February 08, 2011 06:00 ET

New BMO Survey Shows ‘Married with Children’ Canadians More Likely to Choose a Shorter Amortization

- Households with children are more likely than those without children to consider a shorter amortization (70 per cent versus 48 per cent)

- New data also reveals differences between men and women on choosing a shorter amortization

- BMO Economics expects Bank of Canada rate to increase in the summer

- BMO currently offers an industry-leading five-year fixed low rate mortgage with a maximum 25-year amortization at 3.69 per cent

TORONTO, ONTARIO--(Marketwire - Feb. 8, 2011) - BMO Bank of Montreal has released the results of a survey showing households with children are more likely than those without children to consider a shorter amortization (70 per cent versus 48 per cent). The results were released on the heels of a recent decision by the federal government to reduce the maximum amortization period to 30 years from 35 for new government-backed insured mortgages, effective March 18th, 2011.

"These results clearly indicate that Canadians are open to the idea of a shorter amortization, which not only helps to pay off your mortgage faster, but also saves you money long-term,” said Katie Archdekin, Head of Mortgage Products, BMO Bank of Montreal. “For example, on a $250,000 mortgage at a 6 per cent interest rate, moving from a 30 year to a 25 year amortization can save upwards of $55,000 in interest, which can be put directly towards your retirement."

The BMO study, conducted by Leger Marketing, also revealed:

  • More than half of Canadians would consider a shorter mortgage amortization, with those aged 35-44 the most likely to buy in (77 per cent).
  • Men are more likely than women to consider a shorter amortization (62 per cent versus 50 per cent).

According to BMO Economics, the Bank of Canada is expected to start increasing its overnight rates in the summer, moving from 1 per cent to 2 per cent by year end.

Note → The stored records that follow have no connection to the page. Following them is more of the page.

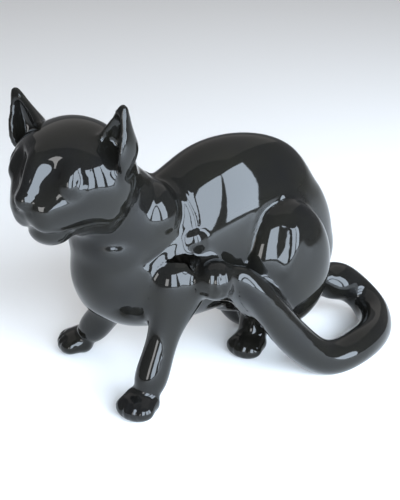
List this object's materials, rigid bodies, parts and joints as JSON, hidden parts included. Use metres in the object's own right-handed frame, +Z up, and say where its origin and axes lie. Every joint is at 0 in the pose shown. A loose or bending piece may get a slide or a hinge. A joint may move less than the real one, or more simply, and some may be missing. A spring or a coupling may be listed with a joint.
{
  "type": "ceramic cat figurine",
  "caption": "Glossy black glazed ceramic cat, seated with head turned, one hind foot raised to the elbow and the tail looped on the table; stands free as an ornament.",
  "frame": {"origin": "on the table surface, under the middle of the cat's outline box", "axes": "+Z up from the table; -X the way the cat's body faces; -Y its left side, with the tail loop"},
  "size_m": [0.3324, 0.1686, 0.2474],
  "materials": {
    "glaze": "high-gloss black glaze, one continuous coat over every casting and joint"
  },
  "bodies": {
    "root": {"torso": "glaze", "head": "glaze", "left_ear": "glaze", "right_ear": "glaze", "left_foreleg": "glaze", "right_foreleg": "glaze", "left_haunch": "glaze", "right_haunch": "glaze", "left_hind_foot": "glaze", "right_hind_foot": "glaze", "tail": "glaze"}
  },
  "joints": []
}
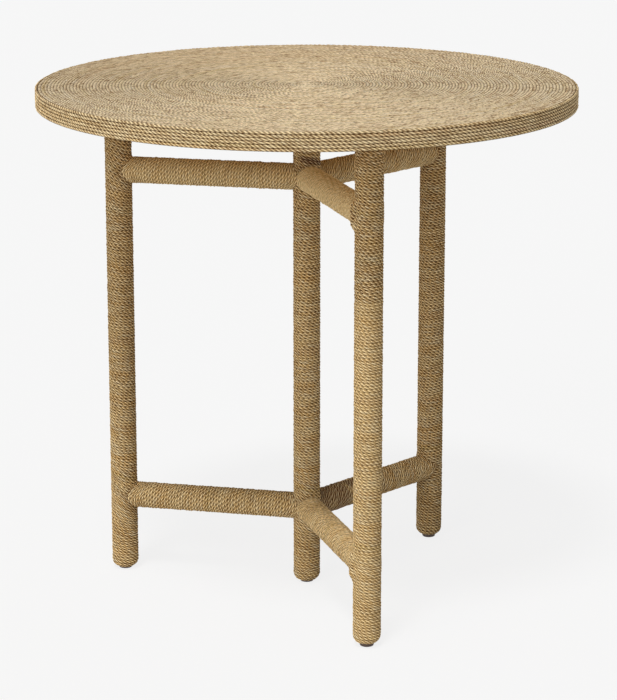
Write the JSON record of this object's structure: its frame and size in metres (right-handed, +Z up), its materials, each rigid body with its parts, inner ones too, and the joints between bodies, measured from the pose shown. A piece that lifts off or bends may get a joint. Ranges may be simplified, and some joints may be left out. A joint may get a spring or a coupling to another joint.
{
  "type": "round table",
  "caption": "Round occasional table wound with twisted grass cord: a disc top on a centre post and outer legs joined by radial stretchers at two heights.",
  "frame": {"origin": "on the floor under the centre post, at the middle of the table's footprint", "axes": "+Z up along the centre post; -Y towards the front leg, with the left and right legs at 150 and 30 degrees from +X"},
  "size_m": [0.762, 0.762, 0.738],
  "materials": {
    "cord": "matte",
    "panel": "matte",
    "dowel": "matte",
    "glide": "matte",
    "screw": "satin"
  },
  "bodies": {
    "root": {"top_panel": "panel", "rim_winding": "cord", "top_winding": "cord", "top_winding_centre": "cord", "top_screw_centre": "screw", "centre_glide": "glide", "top_screw_front": "screw", "front_glide": "glide", "top_screw_left": "screw", "left_glide": "glide", "top_screw_right": "screw", "right_glide": "glide", "centre_post": "dowel", "centre_post_winding": "cord", "front_leg": "dowel", "front_leg_winding": "cord", "left_leg": "dowel", "left_leg_winding": "cord", "right_leg": "dowel", "right_leg_winding": "cord", "lower_stretcher_front": "dowel", "lower_stretcher_front_winding": "cord", "lower_stretcher_left": "dowel", "lower_stretcher_left_winding": "cord", "lower_stretcher_right": "dowel", "lower_stretcher_right_winding": "cord", "upper_stretcher_front": "dowel", "upper_stretcher_front_winding": "cord", "upper_stretcher_left": "dowel", "upper_stretcher_left_winding": "cord", "upper_stretcher_right": "dowel", "upper_stretcher_right_winding": "cord"}
  },
  "joints": []
}
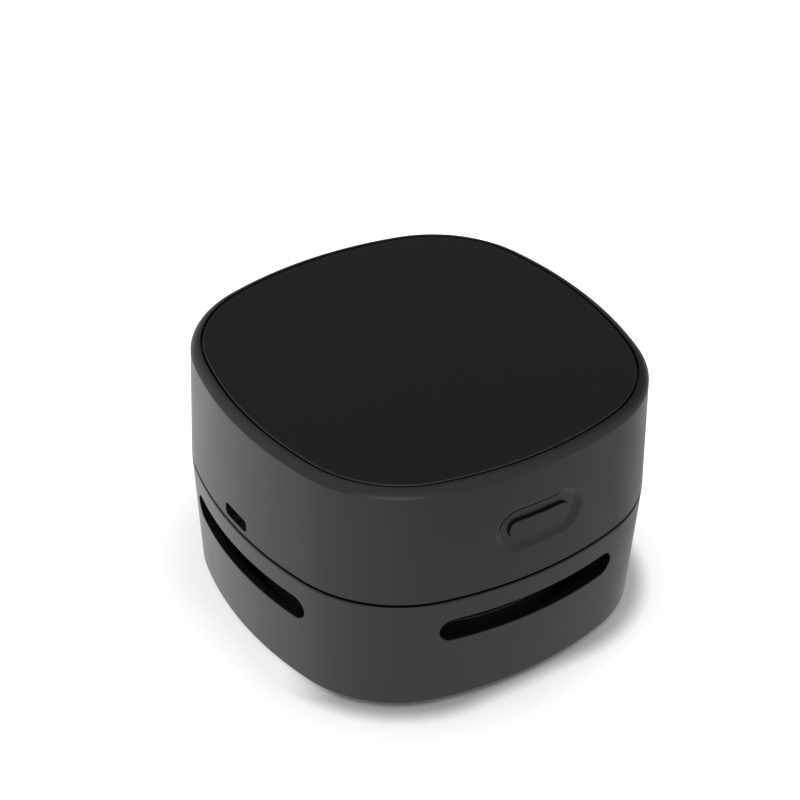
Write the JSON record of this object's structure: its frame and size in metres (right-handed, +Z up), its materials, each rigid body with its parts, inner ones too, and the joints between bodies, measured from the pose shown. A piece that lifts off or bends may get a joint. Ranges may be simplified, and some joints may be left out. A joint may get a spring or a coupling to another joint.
{
  "type": "desktop mini vacuum cleaner",
  "caption": "Rounded-square desktop vacuum cleaner: a motor unit with a flush top panel and side button plugs into a dust bin with exhaust slots and a brushed suction mouth.",
  "frame": {"origin": "under the middle of the base, on the surface that the feet stand on", "axes": "+Z up, power button facing -Y, charging port facing -X"},
  "size_m": [0.085, 0.085, 0.0543],
  "materials": {
    "shell_plastic": "satin black moulded shell",
    "panel_plastic": "smooth black panel",
    "inner_plastic": "matt black moulding",
    "cup_plastic": "smoke grey moulding",
    "fan_plastic": "natural white moulding",
    "rubber": "matt black rubber",
    "bristle": "black nylon bristle",
    "filter_cloth": "pale non-woven cloth",
    "steel": "plated steel",
    "brass": "bright brass",
    "magnet": "dark ferrite",
    "winding": "enamelled copper winding",
    "cell_sleeve": "blue shrink sleeve",
    "board": "green circuit board",
    "chip": "black moulded package",
    "lamp": "clear lens",
    "wire_red": "red insulation",
    "wire_black": "black insulation"
  },
  "bodies": {
    "dust_bin": {"lower_shell": "shell_plastic", "dust_cup": "cup_plastic", "cup_seal": "rubber", "filter_frame": "inner_plastic", "filter_cloth": "filter_cloth", "brush_ring": "inner_plastic", "bristles_right": "bristle", "bristles_back": "bristle", "bristles_left": "bristle", "bristles_front": "bristle", "brush_screw_1": "steel", "brush_screw_2": "steel", "brush_screw_3": "steel", "brush_screw_4": "steel", "rubber_foot_1": "rubber", "rubber_foot_2": "rubber", "rubber_foot_3": "rubber", "rubber_foot_4": "rubber"},
    "motor_unit": {"upper_shell": "shell_plastic", "top_panel": "panel_plastic", "inner_tray": "inner_plastic", "fan_housing": "inner_plastic", "tray_screw_1": "steel", "tray_screw_2": "steel", "tray_screw_3": "steel", "tray_screw_4": "steel", "motor_can": "steel", "motor_end_cap": "fan_plastic", "motor_bush_lower": "brass", "motor_bush_upper": "brass", "motor_magnet_1": "magnet", "motor_magnet_2": "magnet", "motor_terminal_1": "brass", "motor_terminal_2": "brass", "motor_screw_1": "steel", "motor_screw_2": "steel", "battery_cell": "cell_sleeve", "battery_holder": "inner_plastic", "charge_board": "board", "usb_socket": "steel", "charge_chip": "chip", "charge_lamp": "lamp", "board_screw_1": "steel", "board_screw_2": "steel", "switch_board": "board", "switch_body": "chip", "wire_cell_plus": "wire_red", "wire_cell_minus": "wire_black", "wire_motor_plus": "wire_red", "wire_motor_minus": "wire_black", "wire_switch": "wire_red"},
    "rotor": {"motor_shaft": "steel", "motor_armature": "winding", "motor_commutator": "brass", "impeller": "fan_plastic"},
    "button": {"power_button": "shell_plastic"},
    "plunger": {"switch_plunger": "fan_plastic"}
  },
  "joints": [
    {"name": "unit_lift", "type": "slide", "parent": "dust_bin", "child": "motor_unit", "axis": [0, 0, 1], "range_m": [0, 0.04]},
    {"name": "rotor_spin", "type": "hinge", "parent": "motor_unit", "child": "rotor", "pos_m": [0, 0, 0.0263], "axis": [0, 0, 1], "continuous": true},
    {"name": "button_press", "type": "slide", "parent": "motor_unit", "child": "button", "axis": [0, 1, 0], "range_m": [0, 0.001], "stiffness_N_per_m": 700, "springref_m": -0.001},
    {"name": "plunger_press", "type": "slide", "parent": "motor_unit", "child": "plunger", "axis": [0, 1, 0], "range_m": [0, 0.001]}
  ],
  "couplings": [
    {"joint": "plunger_press", "follows": "button_press", "ratio": 1}
  ]
}
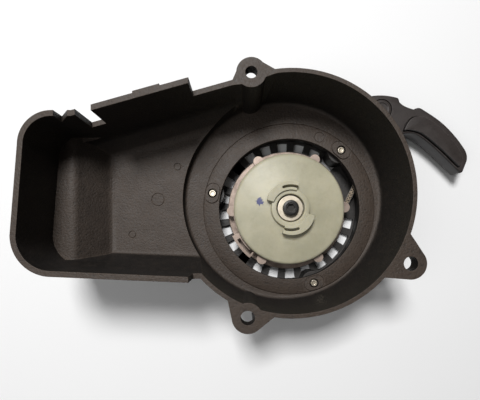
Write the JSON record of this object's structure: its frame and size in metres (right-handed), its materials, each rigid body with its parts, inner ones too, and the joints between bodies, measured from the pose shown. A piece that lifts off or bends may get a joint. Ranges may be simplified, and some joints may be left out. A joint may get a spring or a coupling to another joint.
{
  "type": "recoil starter",
  "caption": "Recoil starter in a round open fan shroud with a side air duct, a rope reel with a nylon cam disc, and a hooked pull handle.",
  "frame": {"origin": "on the reel's axis, at the flat outer face of the starter cover", "axes": "+Z along the reel's axis towards the open engine side, -X towards the air duct, +Y towards the pull handle"},
  "size_m": [0.2206, 0.1243, 0.061],
  "materials": {
    "shroud_plastic": "matte, moulded grain",
    "cover_plastic": "matte",
    "nylon": "satin, slightly yellowed",
    "cast_alloy": "satin",
    "steel": "satin",
    "spring_steel": "dark, oiled",
    "black_steel": "blackened",
    "bronze": "satin",
    "rope": "braided",
    "handle_plastic": "satin"
  },
  "bodies": {
    "housing": {"fan_shroud": "shroud_plastic", "starter_cover": "cover_plastic", "cover_screw_1": "steel", "cover_screw_2": "steel", "cover_screw_3": "steel", "rope_eyelet": "steel", "centre_post": "steel", "retaining_washer": "steel", "centre_bolt": "black_steel", "mainspring": "spring_steel", "rope_run": "rope"},
    "reel": {"rope_drum": "cast_alloy", "lug_plate": "cast_alloy", "reel_rivet_1": "steel", "reel_rivet_2": "steel", "reel_rivet_3": "steel", "post_bush": "bronze", "buffer_spring": "spring_steel", "rope_winding": "rope"},
    "cam": {"cam_disc": "nylon"},
    "handle": {"pull_handle": "handle_plastic", "handle_plug": "handle_plastic", "handle_ferrule": "steel", "handle_knot": "rope", "rope_tail": "rope"}
  },
  "joints": [
    {"name": "reel_spin", "type": "hinge", "parent": "housing", "child": "reel", "pos_m": [0, 0, 0.008], "axis": [0, 0, 1], "range_deg": [0, 1640], "stiffness_Nm_per_rad": 0.02},
    {"name": "cam_wind", "type": "hinge", "parent": "reel", "child": "cam", "pos_m": [0, 0, 0.016], "axis": [0, 0, 1], "range_deg": [-120, 0], "stiffness_Nm_per_rad": 0.1},
    {"name": "handle_pull", "type": "slide", "parent": "housing", "child": "handle", "axis": [0.1507, 0.9886, 0], "range_m": [0, 0.75]}
  ],
  "couplings": [
    {"joint": "handle_pull", "follows": "reel_spin", "m_per_rad": 0.0262}
  ]
}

BMO suggests Canadians stress-test their mortgage in advance to make sure any potential increase in interest rates are manageable.

BMO offers the following tips for Canadians to help them become mortgage free faster:

Consider a shorter amortization:

  • The shorter the life of the mortgage, the less you pay in interest.
  • Become mortgage free faster and begin saving more for retirement.

Make sure you can afford what you signed up for:

  • Stress-test your budget using a mortgage payment based on a higher rate.
  • Total housing costs (mortgage payments, property taxes, heating costs, etc.) should not consume more than one-third of household income.

Make a larger down payment:

  • If you can provide a bigger down payment, it's a significant way of helping you pay less interest over the life of your mortgage.
  • With a down payment of at least 20 per cent, you avoid paying mortgage default insurance.

Make pre-payments when you can:

  • Pay weekly or bi-weekly instead of monthly.
  • Increase your mortgage payment (principal and interest).

Think carefully about fixed vs. variable:

  • While variable rate mortgages have been a winning strategy over the long term, fixed rate mortgages (currently at historic lows) provide the peace of mind of insulating you against rate increases.